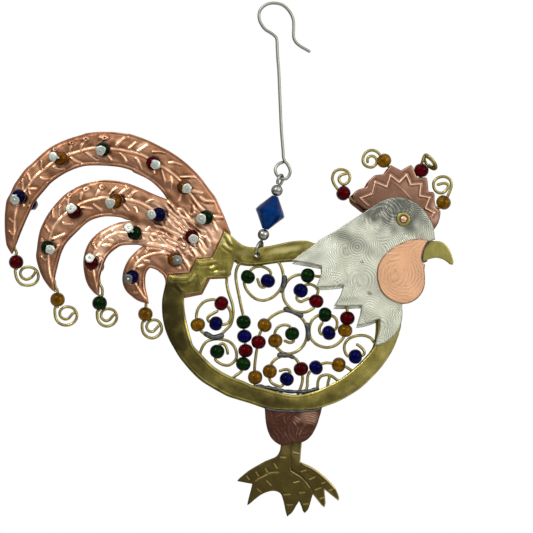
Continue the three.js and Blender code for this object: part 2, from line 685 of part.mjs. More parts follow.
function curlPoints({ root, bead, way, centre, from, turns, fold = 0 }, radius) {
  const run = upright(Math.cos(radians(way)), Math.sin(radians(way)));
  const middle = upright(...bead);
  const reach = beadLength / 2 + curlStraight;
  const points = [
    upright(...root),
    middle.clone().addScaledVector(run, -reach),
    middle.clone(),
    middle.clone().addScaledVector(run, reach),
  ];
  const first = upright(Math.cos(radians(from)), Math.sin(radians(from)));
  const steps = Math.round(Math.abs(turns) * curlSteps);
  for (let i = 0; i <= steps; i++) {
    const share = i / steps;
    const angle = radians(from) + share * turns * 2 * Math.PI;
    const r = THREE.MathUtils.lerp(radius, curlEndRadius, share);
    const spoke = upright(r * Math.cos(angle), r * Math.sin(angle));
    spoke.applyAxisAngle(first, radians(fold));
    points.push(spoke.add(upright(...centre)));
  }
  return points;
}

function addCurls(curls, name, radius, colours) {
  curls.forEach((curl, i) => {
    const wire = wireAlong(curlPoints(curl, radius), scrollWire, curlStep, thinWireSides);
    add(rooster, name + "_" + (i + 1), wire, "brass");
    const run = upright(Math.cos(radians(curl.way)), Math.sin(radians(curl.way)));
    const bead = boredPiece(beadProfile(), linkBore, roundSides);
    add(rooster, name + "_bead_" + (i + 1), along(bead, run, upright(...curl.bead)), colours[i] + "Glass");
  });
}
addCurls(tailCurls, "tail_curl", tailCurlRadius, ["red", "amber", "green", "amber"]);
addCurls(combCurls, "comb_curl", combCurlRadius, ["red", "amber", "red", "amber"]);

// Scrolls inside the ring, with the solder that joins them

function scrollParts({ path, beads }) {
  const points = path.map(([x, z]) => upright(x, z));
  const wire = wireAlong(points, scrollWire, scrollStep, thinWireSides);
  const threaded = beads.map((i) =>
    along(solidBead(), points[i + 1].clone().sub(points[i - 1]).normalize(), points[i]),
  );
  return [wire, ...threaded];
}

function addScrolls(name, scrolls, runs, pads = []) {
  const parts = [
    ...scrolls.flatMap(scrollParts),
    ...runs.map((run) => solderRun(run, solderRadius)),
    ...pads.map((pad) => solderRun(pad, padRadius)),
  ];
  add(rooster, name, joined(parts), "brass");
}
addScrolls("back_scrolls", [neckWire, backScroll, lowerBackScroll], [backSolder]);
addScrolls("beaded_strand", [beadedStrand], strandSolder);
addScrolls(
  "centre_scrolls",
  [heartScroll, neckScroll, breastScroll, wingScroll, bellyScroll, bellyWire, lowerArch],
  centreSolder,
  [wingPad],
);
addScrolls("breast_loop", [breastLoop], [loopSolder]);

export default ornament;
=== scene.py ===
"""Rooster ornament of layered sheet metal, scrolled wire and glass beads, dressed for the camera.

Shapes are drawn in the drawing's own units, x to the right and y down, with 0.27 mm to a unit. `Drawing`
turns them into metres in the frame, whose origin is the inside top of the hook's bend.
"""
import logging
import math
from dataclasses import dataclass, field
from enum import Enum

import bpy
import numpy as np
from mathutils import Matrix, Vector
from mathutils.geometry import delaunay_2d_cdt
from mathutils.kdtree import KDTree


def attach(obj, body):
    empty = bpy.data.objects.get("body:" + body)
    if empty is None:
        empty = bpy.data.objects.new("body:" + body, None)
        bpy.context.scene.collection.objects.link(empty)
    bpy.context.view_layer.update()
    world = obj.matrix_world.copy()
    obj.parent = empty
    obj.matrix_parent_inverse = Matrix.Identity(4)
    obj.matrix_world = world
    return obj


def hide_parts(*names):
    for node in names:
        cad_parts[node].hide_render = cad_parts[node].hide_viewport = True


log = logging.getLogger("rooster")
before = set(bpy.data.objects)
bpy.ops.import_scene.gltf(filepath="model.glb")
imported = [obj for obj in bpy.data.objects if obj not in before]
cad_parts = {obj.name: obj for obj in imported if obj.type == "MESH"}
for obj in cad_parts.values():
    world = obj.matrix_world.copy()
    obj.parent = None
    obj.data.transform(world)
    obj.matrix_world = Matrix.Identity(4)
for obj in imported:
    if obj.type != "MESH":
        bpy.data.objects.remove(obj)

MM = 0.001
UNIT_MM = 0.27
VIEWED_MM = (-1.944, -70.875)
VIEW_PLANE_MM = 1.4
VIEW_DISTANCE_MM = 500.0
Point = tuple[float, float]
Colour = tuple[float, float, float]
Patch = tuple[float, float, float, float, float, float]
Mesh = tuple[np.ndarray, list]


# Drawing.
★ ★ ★
• SET PROBLEM
Without changing a word, restate the whole listing.

• TASK RESULT
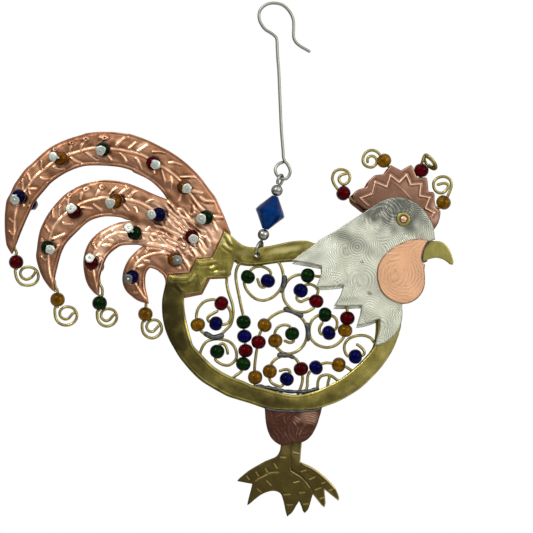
Continue the three.js and Blender code for this object: part 2, from line 685 of part.mjs. More parts follow.
function curlPoints({ root, bead, way, centre, from, turns, fold = 0 }, radius) {
  const run = upright(Math.cos(radians(way)), Math.sin(radians(way)));
  const middle = upright(...bead);
  const reach = beadLength / 2 + curlStraight;
  const points = [
    upright(...root),
    middle.clone().addScaledVector(run, -reach),
    middle.clone(),
    middle.clone().addScaledVector(run, reach),
  ];
  const first = upright(Math.cos(radians(from)), Math.sin(radians(from)));
  const steps = Math.round(Math.abs(turns) * curlSteps);
  for (let i = 0; i <= steps; i++) {
    const share = i / steps;
    const angle = radians(from) + share * turns * 2 * Math.PI;
    const r = THREE.MathUtils.lerp(radius, curlEndRadius, share);
    const spoke = upright(r * Math.cos(angle), r * Math.sin(angle));
    spoke.applyAxisAngle(first, radians(fold));
    points.push(spoke.add(upright(...centre)));
  }
  return points;
}

function addCurls(curls, name, radius, colours) {
  curls.forEach((curl, i) => {
    const wire = wireAlong(curlPoints(curl, radius), scrollWire, curlStep, thinWireSides);
    add(rooster, name + "_" + (i + 1), wire, "brass");
    const run = upright(Math.cos(radians(curl.way)), Math.sin(radians(curl.way)));
    const bead = boredPiece(beadProfile(), linkBore, roundSides);
    add(rooster, name + "_bead_" + (i + 1), along(bead, run, upright(...curl.bead)), colours[i] + "Glass");
  });
}
addCurls(tailCurls, "tail_curl", tailCurlRadius, ["red", "amber", "green", "amber"]);
addCurls(combCurls, "comb_curl", combCurlRadius, ["red", "amber", "red", "amber"]);

// Scrolls inside the ring, with the solder that joins them

function scrollParts({ path, beads }) {
  const points = path.map(([x, z]) => upright(x, z));
  const wire = wireAlong(points, scrollWire, scrollStep, thinWireSides);
  const threaded = beads.map((i) =>
    along(solidBead(), points[i + 1].clone().sub(points[i - 1]).normalize(), points[i]),
  );
  return [wire, ...threaded];
}

function addScrolls(name, scrolls, runs, pads = []) {
  const parts = [
    ...scrolls.flatMap(scrollParts),
    ...runs.map((run) => solderRun(run, solderRadius)),
    ...pads.map((pad) => solderRun(pad, padRadius)),
  ];
  add(rooster, name, joined(parts), "brass");
}
addScrolls("back_scrolls", [neckWire, backScroll, lowerBackScroll], [backSolder]);
addScrolls("beaded_strand", [beadedStrand], strandSolder);
addScrolls(
  "centre_scrolls",
  [heartScroll, neckScroll, breastScroll, wingScroll, bellyScroll, bellyWire, lowerArch],
  centreSolder,
  [wingPad],
);
addScrolls("breast_loop", [breastLoop], [loopSolder]);

export default ornament;
=== scene.py ===
"""Rooster ornament of layered sheet metal, scrolled wire and glass beads, dressed for the camera.

Shapes are drawn in the drawing's own units, x to the right and y down, with 0.27 mm to a unit. `Drawing`
turns them into metres in the frame, whose origin is the inside top of the hook's bend.
"""
import logging
import math
from dataclasses import dataclass, field
from enum import Enum

import bpy
import numpy as np
from mathutils import Matrix, Vector
from mathutils.geometry import delaunay_2d_cdt
from mathutils.kdtree import KDTree


def attach(obj, body):
    empty = bpy.data.objects.get("body:" + body)
    if empty is None:
        empty = bpy.data.objects.new("body:" + body, None)
        bpy.context.scene.collection.objects.link(empty)
    bpy.context.view_layer.update()
    world = obj.matrix_world.copy()
    obj.parent = empty
    obj.matrix_parent_inverse = Matrix.Identity(4)
    obj.matrix_world = world
    return obj


def hide_parts(*names):
    for node in names:
        cad_parts[node].hide_render = cad_parts[node].hide_viewport = True


log = logging.getLogger("rooster")
before = set(bpy.data.objects)
bpy.ops.import_scene.gltf(filepath="model.glb")
imported = [obj for obj in bpy.data.objects if obj not in before]
cad_parts = {obj.name: obj for obj in imported if obj.type == "MESH"}
for obj in cad_parts.values():
    world = obj.matrix_world.copy()
    obj.parent = None
    obj.data.transform(world)
    obj.matrix_world = Matrix.Identity(4)
for obj in imported:
    if obj.type != "MESH":
        bpy.data.objects.remove(obj)

MM = 0.001
UNIT_MM = 0.27
VIEWED_MM = (-1.944, -70.875)
VIEW_PLANE_MM = 1.4
VIEW_DISTANCE_MM = 500.0
Point = tuple[float, float]
Colour = tuple[float, float, float]
Patch = tuple[float, float, float, float, float, float]
Mesh = tuple[np.ndarray, list]


# Drawing.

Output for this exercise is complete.